A walk up Flagstaff Hill is rewarded with spectacular views and the chance to stand where Māori chief Hone Heke cut down the British flagpole four times.
Russell Mini Tours offers an excellent way to see more of the sights of Russell with an hour-long mini van tour.
Feel the history at Hokianga Harbour
Archaeologists and oral traditions suggest the Hokianga Harbour on Northland's west coast was settled by the legendary Polynesian navigator Kupe in around 925AD. He eventually sailed back across the Pacific to his homeland, Hawaiki, but his grandson led a return journey to settle in Hokianga.
Soon after arriving in the Bay of Islands, European missionaries crossed to the Hokianga Harbour. Samuel Marsden planted the first grapes in Hokianga in 1819 and in the 1830s Archbishop Pompallier gave the first Catholic mass on the north side of the harbour. European ships were crossing the harbour's treacherous bar to harvest native forest as early as 1822.
In 1828, a mission station was established at Māngungu, near Horeke. More chiefs signed the Treaty of Waitangi at Māngungu in 1840 than at the first signing in Waitangi. Today, Horeke is at the end of the Twin Coast Cycleway and there's an 1838 house at Māngungu that's open to visitors.
In Rawene, where the car ferry crosses to Kohukohu, you can visit Clendon House. Completed in 1869, it was the home of early trader, politician and magistrate Captain James Clendon. After his first wife died, he married a local Māori woman. When Clendon died in 1872, she had to cope with debts and raising children on her own. You can hear her story and learn about early interaction between the two cultures by visiting Clendon House.

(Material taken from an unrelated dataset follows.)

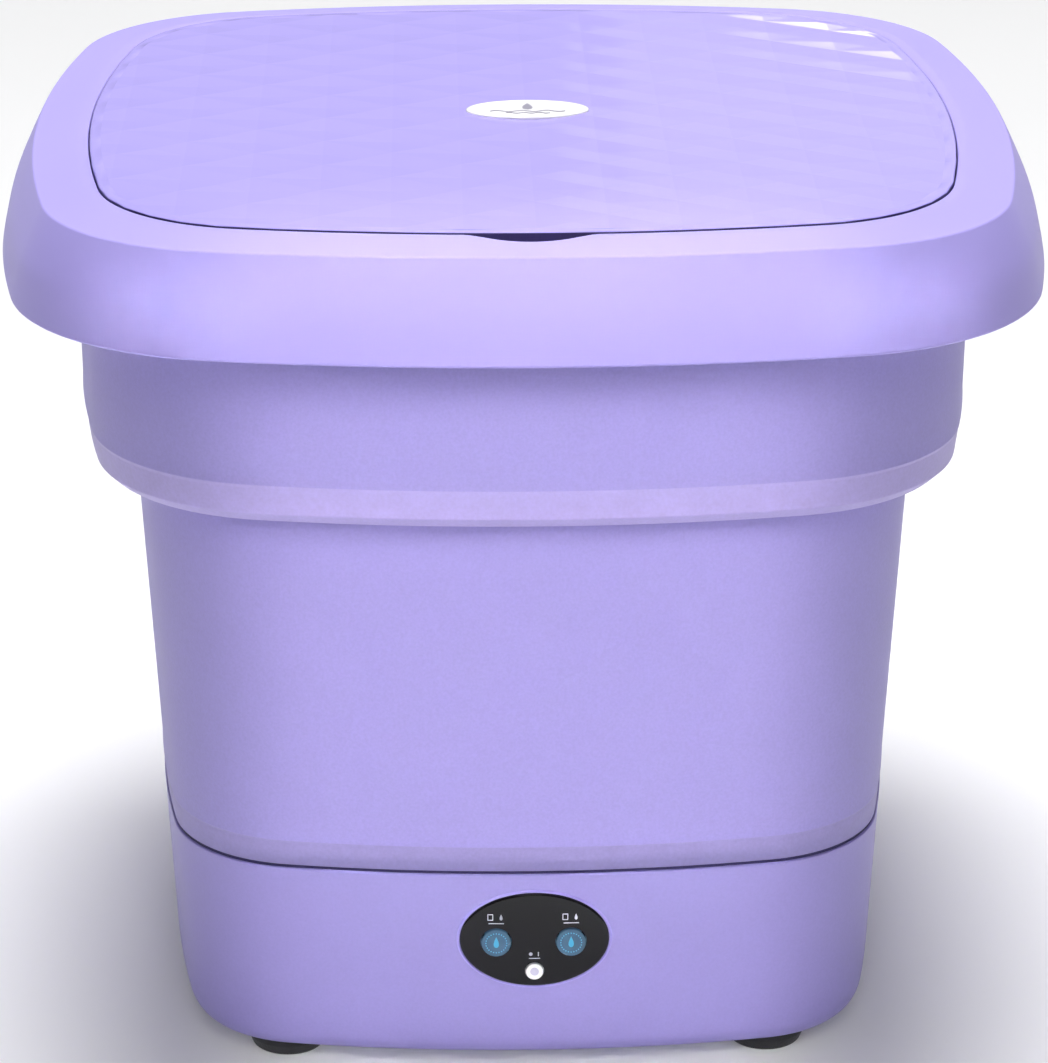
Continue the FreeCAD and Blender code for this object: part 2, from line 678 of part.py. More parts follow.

Māori culture and traditions are still strong in the Hokianga. Local Māori guides at Footprints Waipoua offer highly-rated tours and walks into the Waipoua Forest. Here you will see some of the largest kauri trees in New Zealand, including Tane Mahuta, Lord of the Forest. You'll also learn more about the historical significance of the forest to Māori.
Descendants of the great Polynesian explorer Kupe also tell the story of Kupe's journey to Aotearoa and delve into te ao Māori, the Māori world, sharing stories through carvings, performance and the natural environment at Manea Footprints of Kupe.
Time seems to run a little slower in the Hokianga. There's a deep respect for the past, a welcoming sense of community and the landscapes have an almost spiritual feel.